→ **Task requirements**: Repeat exactly what appears from the opening line of the listing to the line with "return total / math.sqrt(count)", inclusive.

A run of records
--------
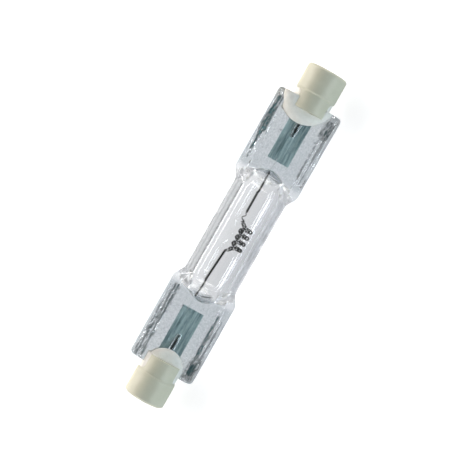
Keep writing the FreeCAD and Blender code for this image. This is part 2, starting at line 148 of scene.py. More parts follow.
def placed(piece, material, node):
    # one material, riding on the lamp, standing for its node
    piece.data.materials.clear()
    piece.data.materials.append(material)
    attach(piece, "root")
    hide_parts(node)


def writeField(mesh, name, values):
    mesh.attributes.new(name, "FLOAT", "POINT").data.foreach_set("value", values.astype(np.float32))


def eased(share):
    # from 0 to 1, level at both ends
    share = np.clip(share, 0, 1)
    return share * share * (3 - 2 * share)


def ripples(u, v, seed, fine, count=18):
    # a sum of sines with random slants and phases: between about -1 and 1
    chance = np.random.default_rng(seed)
    slant = 0.55
    total = np.zeros(np.broadcast(u, v).shape)
    for _ in range(count):
        along, across, phase = chance.normal(0, slant), chance.normal(0, fine), chance.uniform(0, tau)
        total += np.sin(along * u + across * v + phase)
    return total / math.sqrt(count)


def unit(vectors):
    return vectors / np.linalg.norm(vectors, axis=-1, keepdims=True)


def pathLength(line):
    return np.linalg.norm(np.diff(line, axis=0), axis=1).sum()


def evenly(line, count):
    # the same line with points at even distances
    steps = np.linalg.norm(np.diff(line, axis=0), axis=1)
    run = np.concatenate([[0], np.cumsum(steps)])
    at = np.linspace(0, run[-1], count)
    return np.stack([np.interp(at, run, line[:, n]) for n in range(3)], -1)


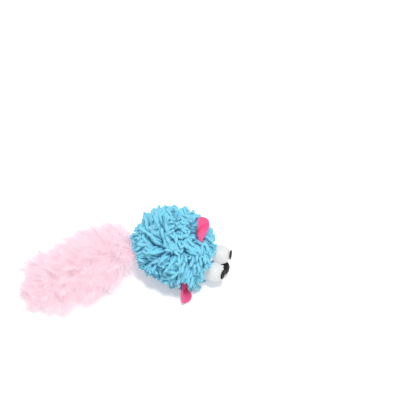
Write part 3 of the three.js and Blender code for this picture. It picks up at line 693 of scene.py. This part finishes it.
--------
→ **The solution**:
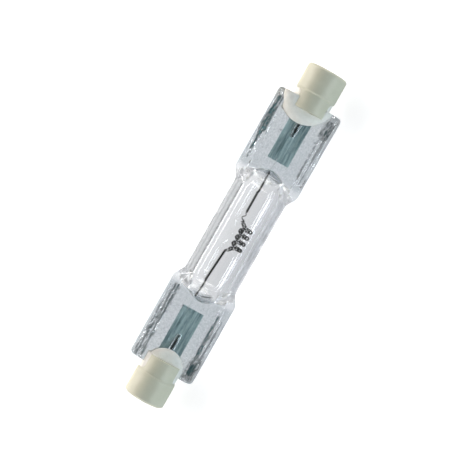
Keep writing the FreeCAD and Blender code for this image. This is part 2, starting at line 148 of scene.py. More parts follow.
def placed(piece, material, node):
    # one material, riding on the lamp, standing for its node
    piece.data.materials.clear()
    piece.data.materials.append(material)
    attach(piece, "root")
    hide_parts(node)


def writeField(mesh, name, values):
    mesh.attributes.new(name, "FLOAT", "POINT").data.foreach_set("value", values.astype(np.float32))


def eased(share):
    # from 0 to 1, level at both ends
    share = np.clip(share, 0, 1)
    return share * share * (3 - 2 * share)


def ripples(u, v, seed, fine, count=18):
    # a sum of sines with random slants and phases: between about -1 and 1
    chance = np.random.default_rng(seed)
    slant = 0.55
    total = np.zeros(np.broadcast(u, v).shape)
    for _ in range(count):
        along, across, phase = chance.normal(0, slant), chance.normal(0, fine), chance.uniform(0, tau)
        total += np.sin(along * u + across * v + phase)
    return total / math.sqrt(count)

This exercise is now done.